I have no idea what I'd do if I had to dissect a cat. I know life is life, but I'd be fine cutting apart a frog or a fetal pig. But a cat, I could never do that.
A good example of relativity is the speed of light. Say you are on a train approaching the speed of light and you turn on a flashlight. Will the photons emitted from the bulb surpass the overall speed of the train?
I dont know about you, but I am an organ donor on my drivers license. My soul isn't this flesh I'm in now. After I leave it, I am thankful that it might save someone's life.
See if you can relate the cat to a textbook. Try to comprehend what it has to offer.
I was thinking about this some more...(good topic!) The only things that surpass relativity are those things that are eternal.
For example, the adjectives God uses to describe himself..."I AM"
The value of the eternal....very deep subject.
jennifer- exactly. why can't more be clear, and black and white? i'd love to pretend everything was, but that'd just be living a lie.
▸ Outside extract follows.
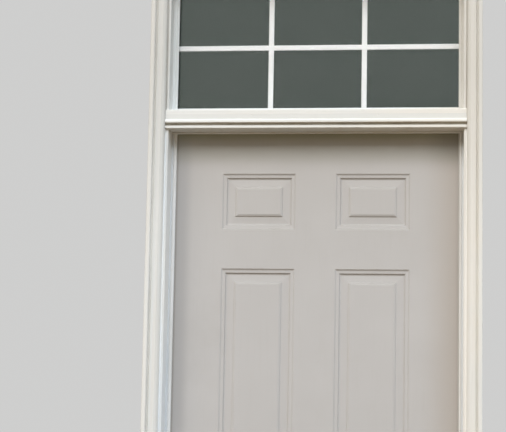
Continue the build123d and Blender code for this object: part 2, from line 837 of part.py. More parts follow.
# Sweep under the slab: a vinyl base with fins that wipe the threshold cap
fin_length = slab_lift - sweep_base - cap_top - sweep_clearance
with BuildPart() as door_sweep:
    with BuildSketch(Plane.YZ):
        with Locations((slab_middle, slab_lift)):
            Rectangle(sweep_depth, sweep_base, align=(Align.CENTER, Align.MAX))
        with Locations((slab_middle, slab_lift - sweep_base)):
            with GridLocations(sweep_fin_pitch, 0, 3, 1):
                Rectangle(sweep_fin, fin_length, align=(Align.CENTER, Align.MAX))
    extrude(amount=slab_edge - skin_thickness, both=True)
door_sweep.part.label = "door_sweep"
export_step(door_sweep.part, "parts/door_sweep.step")

# Butt hinges: a leaf in the jamb, a leaf in the slab's edge, knuckles that interlock round a pin
knuckle_height = (hinge_height - (knuckle_count - 1) * knuckle_gap) / knuckle_count
leaf_front = slab_front + leaf_margin


for label, leaf_x, knuckles in (
    ("jamb", rabbet_x + leaf_thickness / 2, range(0, knuckle_count, 2)),
    ("door", slab_edge - leaf_thickness / 2, range(1, knuckle_count, 2)),
):
    for number, hinge_z in enumerate(hinge_heights, 1):
        hinge_low = hinge_z - hinge_height / 2
        with BuildPart() as leaf:
            with BuildSketch(Plane.XY.offset(hinge_low)):
                with Locations((leaf_x, leaf_front)):
                    Rectangle(leaf_thickness, jamb_depth - leaf_front, align=(Align.CENTER, Align.MIN))
            extrude(amount=hinge_height)
            for knuckle in knuckles:
                with BuildSketch(Plane.XY.offset(hinge_low + knuckle * (knuckle_height + knuckle_gap))):
                    with Locations((leaf_x, jamb_depth - 1)):
                        Rectangle(leaf_thickness, barrel_radius / 2 + 1, align=(Align.CENTER, Align.MIN))
                    with Locations((hinge_x, hinge_y)):
                        Circle(barrel_radius)
                        Circle(pin_radius + pin_clearance, mode=Mode.SUBTRACT)
                extrude(amount=knuckle_height)
        leaf.part.label = f"hinge_{label}_leaf_{number}"
        export_step(leaf.part, f"parts/hinge_{label}_leaf_{number}.step")
with BuildPart() as hinge_pins:
    for hinge_z in hinge_heights:
        with BuildSketch(Plane.XY.offset(hinge_z - hinge_height / 2)):
            with Locations((hinge_x, hinge_y)):
                Circle(pin_radius)
        extrude(amount=hinge_height)
        with BuildSketch(Plane.XY.offset(hinge_z + hinge_height / 2)):
            with Locations((hinge_x, hinge_y)):
                Circle(pin_head_radius)
        extrude(amount=pin_head_height)
    for solid in hinge_pins.solids():
        chamfer(solid.edges().sort_by(Axis.Z)[-1], pin_head_height / 2)
hinge_pins.part.label = "hinge_pins"
export_step(hinge_pins.part, "parts/hinge_pins.step")

# Latch and deadbolt: a case with its faceplate in the slab's edge, a bolt that slides in it
lock_edge_plane = Plane(origin=(-slab_edge, 0, 0), x_dir=(0, 1, 0), z_dir=(-1, 0, 0))
for name, lock_z, size in (("latch_case", lever_z, latch_size), ("deadbolt_case", deadbolt_z, bolt_size)):
    with BuildPart() as case:
        with BuildSketch(lock_edge_plane):
            with Locations((slab_middle, -lock_z)):
                trim = 2 * faceplate_clearance
                Rectangle(faceplate_width - trim, faceplate_height - trim)
        extrude(amount=-faceplate_thickness)
        with BuildSketch(lock_edge_plane):
            with Locations((slab_middle, -lock_z)):
                Circle(case_radius)
        extrude(amount=-case_length)
        with BuildSketch(lock_edge_plane):
            with Locations((slab_middle, -lock_z)):
                Rectangle(*(extent + 2 * bolt_clearance for extent in size))
        extrude(amount=-bolt_length - case_end_gap, mode=Mode.SUBTRACT)
        with BuildSketch(Plane.XZ.offset(-slab_middle)):
            with Locations((lock_x, lock_z)):
                Circle(spindle_hole_radius)
        extrude(amount=slab_thickness / 2, both=True, mode=Mode.SUBTRACT)
    case.part.label = name
    export_step(case.part, f"parts/{name}.step")

with BuildPart() as latch_bolt:
    tip = -slab_edge - latch_throw
    low_y = slab_middle - latch_size[0] / 2
    high_y = slab_middle + latch_size[0] / 2
    with BuildSketch(Plane.XY.offset(lever_z)):
        with BuildLine():
            Polyline(
                (tip + latch_length, low_y),
                (tip + latch_length, high_y),
                (tip, high_y),
                (tip, high_y - latch_nose),
                (tip + latch_bevel, low_y),
                close=True,
            )
        make_face()
    extrude(amount=latch_size[1] / 2, both=True)
latch_bolt.part.label = "latch_bolt"
export_step(latch_bolt.part, "parts/latch_bolt.step")

with BuildPart() as deadbolt_bolt:
    with BuildSketch(lock_edge_plane):
        with Locations((slab_middle, -deadbolt_z)):
            Rectangle(*bolt_size)
    extrude(amount=-bolt_length)
    chamfer(deadbolt_bolt.faces().sort_by(Axis.X)[0].edges(), bolt_edge)
deadbolt_bolt.part.label = "deadbolt_bolt"
export_step(deadbolt_bolt.part, "parts/deadbolt_bolt.step")

# Strike plates let into the jamb, the latch's with a lip that reaches past the jamb
strike_plane = Plane(origin=(-rabbet_x, 0, 0), x_dir=(0, 1, 0), z_dir=(1, 0, 0))
for name, lock_z, size in (("latch_strike", lever_z, latch_size), ("deadbolt_strike", deadbolt_z, bolt_size)):
    with BuildPart() as strike:
        with BuildSketch(strike_plane):
            with Locations((slab_middle, lock_z)):
                Rectangle(strike_width, strike_height)
            if lock_z == lever_z:
                with Locations((slab_middle, lock_z)):
                    lip_size = jamb_depth + strike_lip - slab_middle
                    Rectangle(lip_size, strike_height / 2, align=(Align.MIN, Align.CENTER))
            with Locations((slab_middle, lock_z)):
                Rectangle(*(extent + 2 * strike_hole_margin for extent in size), mode=Mode.SUBTRACT)
        extrude(amount=-strike_thickness)
    strike.part.label = name
    export_step(strike.part, f"parts/{name}.step")

# Lever handles on both sides, joined by a square spindle, each turning in its rose
for label, face_y, toward in (("outside", slab_front, -1), ("inside", jamb_depth, 1)):
    centre = (lock_x, face_y, lever_z)
    outward = Plane(origin=centre, x_dir=(1, 0, 0), z_dir=(0, toward, 0))
    with BuildPart() as rose:
        with BuildSketch(outward):
            Circle(rose_radius)
        extrude(amount=rose_thickness)
        chamfer(rose.edges().sort_by(Axis.Y)[0 if toward < 0 else -1], rose_edge)
        with BuildSketch(outward):
            Circle(neck_radius + neck_clearance)
        extrude(amount=rose_thickness, mode=Mode.SUBTRACT)
    rose.part.label = f"{label}_rose"
    export_step(rose.part, f"parts/{label}_rose.step")

    with BuildPart() as lever:
        with BuildSketch(outward.offset(lever_standoff)):
            Circle(lever_root_radius)
            with Locations((lever_length - lever_tip_radius, 0)):
                Circle(lever_tip_radius)
            make_hull()
        extrude(amount=lever_thickness)
        fillet(lever.edges().filter_by(Plane.XZ), lever_edge)
        with BuildSketch(outward.offset(-neck_reach)):
            Circle(neck_radius)
        extrude(amount=lever_standoff + neck_reach + lever_thickness / 2)
        with BuildSketch(outward.offset(-neck_reach)):
            Rectangle(spindle_size + 2 * spindle_clearance, spindle_size + 2 * spindle_clearance)
        extrude(amount=spindle_socket, mode=Mode.SUBTRACT)
    lever.part.label = f"{label}_lever"
    export_step(lever.part, f"parts/{label}_lever.step")

with BuildPart() as lever_spindle:
    with BuildSketch(Plane.XZ.offset(-slab_middle)):
        with Locations((lock_x, lever_z)):
            Rectangle(spindle_size, spindle_size)
    extrude(amount=slab_thickness / 2 - neck_reach + spindle_socket, both=True)
lever_spindle.part.label = "lever_spindle"
export_step(lever_spindle.part, "parts/lever_spindle.step")

# Deadbolt outside: a tapered collar with a keyed plug and its body in the cross bore
with BuildPart() as deadbolt_cylinder:
    outward = Plane(origin=(lock_x, slab_front, deadbolt_z), x_dir=(1, 0, 0), z_dir=(0, -1, 0))
    with BuildSketch(outward):
        Circle(cylinder_radius)
    with BuildSketch(outward.offset(cylinder_height)):
        Circle(cylinder_face_radius)
    loft()
    chamfer(deadbolt_cylinder.edges().filter_by(GeomType.CIRCLE).sort_by(Axis.Y)[0], plug_relief * 2)
    with BuildSketch(outward.offset(cylinder_height)):
        Circle(plug_radius)
    extrude(amount=plug_relief)
    with BuildSketch(outward.offset(cylinder_height + plug_relief)):
        Rectangle(*keyway)
    extrude(amount=-keyway_depth, mode=Mode.SUBTRACT)
    with BuildSketch(outward):
        Circle(cylinder_body_radius)
    extrude(amount=-cylinder_body_reach)
    with BuildSketch(outward.offset(-cylinder_body_reach)):
        Circle(tailpiece_hole_radius)
    extrude(amount=2 * tailpiece_entry, mode=Mode.SUBTRACT)
deadbolt_cylinder.part.label = "deadbolt_cylinder"
export_step(deadbolt_cylinder.part, "parts/deadbolt_cylinder.step")

# Deadbolt inside: a rose, and a turn whose flat tail reaches through the case
inward_plane = Plane(origin=(lock_x, jamb_depth, deadbolt_z), x_dir=(1, 0, 0), z_dir=(0, 1, 0))
with BuildPart() as thumbturn_rose:
    with BuildSketch(inward_plane):
        Circle(rose_radius)
    extrude(amount=rose_thickness)
    chamfer(thumbturn_rose.edges().sort_by(Axis.Y)[-1], rose_edge)
    with BuildSketch(inward_plane):
        Circle(turn_hub_radius + neck_clearance)
    extrude(amount=rose_thickness, mode=Mode.SUBTRACT)
thumbturn_rose.part.label = "thumbturn_rose"
export_step(thumbturn_rose.part, "parts/thumbturn_rose.step")

with BuildPart() as thumbturn:
    with BuildSketch(inward_plane.offset(rose_thickness + turn_hub_height)):
        SlotOverall(turn_length, turn_width, rotation=90)
    extrude(amount=turn_height)
    chamfer(thumbturn.edges().filter_by(Plane.XZ).group_by(Axis.Y)[-1], turn_edge)
    with BuildSketch(inward_plane):
        Circle(turn_hub_radius)
    extrude(amount=rose_thickness + turn_hub_height)
    with BuildSketch(inward_plane):
        Rectangle(tailpiece[1], tailpiece[0])
    extrude(amount=slab_front + cylinder_body_reach - tailpiece_entry - jamb_depth)
thumbturn.part.label = "thumbturn"
export_step(thumbturn.part, "parts/thumbturn.step")
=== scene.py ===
import math

import bpy
import numpy as np
from mathutils import Matrix, Vector


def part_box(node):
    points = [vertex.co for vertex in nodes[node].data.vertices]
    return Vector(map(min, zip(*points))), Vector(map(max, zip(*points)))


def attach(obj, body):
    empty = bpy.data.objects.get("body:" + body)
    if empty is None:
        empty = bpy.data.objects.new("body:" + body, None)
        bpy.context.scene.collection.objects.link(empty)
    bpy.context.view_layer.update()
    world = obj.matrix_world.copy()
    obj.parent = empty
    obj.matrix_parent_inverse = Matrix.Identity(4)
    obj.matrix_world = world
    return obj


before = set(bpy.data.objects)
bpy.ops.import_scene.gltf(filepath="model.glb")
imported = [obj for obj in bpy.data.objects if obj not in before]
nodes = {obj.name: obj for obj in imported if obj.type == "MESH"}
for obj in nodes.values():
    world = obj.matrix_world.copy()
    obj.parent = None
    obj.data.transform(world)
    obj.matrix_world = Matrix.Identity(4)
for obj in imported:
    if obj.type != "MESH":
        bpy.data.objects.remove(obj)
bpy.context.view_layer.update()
print("frame loaded:", len(nodes), "nodes")

# lines of the door set that the finishes and the added pieces share, in metres
lines = {
    "rabbet": 0.457,          # inner face of the jamb behind the stop, each side of the middle
    "stop": 0.4443,           # face of the stop
    "slabEdge": 0.454,
    "transomLow": 2.09245,
    "jambTop": 2.5352,
    "casingInner": 0.4538,
    "casingHead": 2.51295,    # inner edge of the head moulding
    "stripSide": 0.4283,      # inner edge of the side strips
    "stripHead": 2.0293,      # lower edge of the head strip
    "lockX": -0.3937,
    "leverZ": 0.952,
    "deadboltZ": 1.092,
}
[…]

about the cat- yeah, i do want to try to view it as a learning experience. but i also want to stay horrified at the destruction of it... to grow used to the dissection feels to me like letting go of some value that is important to me. and on relativity- that's true. i would believe in the eternal. statements that exist on their own without context. absolutes. yes, I AM from an eternal being like God is definitely one of those blessed absolutes. that's an interesting concept i'll have to think about more.
shea- lol, could you be more of a linguistics geek? :-) but seriously, i'm not totally sure how that theory works with isolated words as well. but if you wrote a paper on it, hit me with it. i think that stuff's really interesting.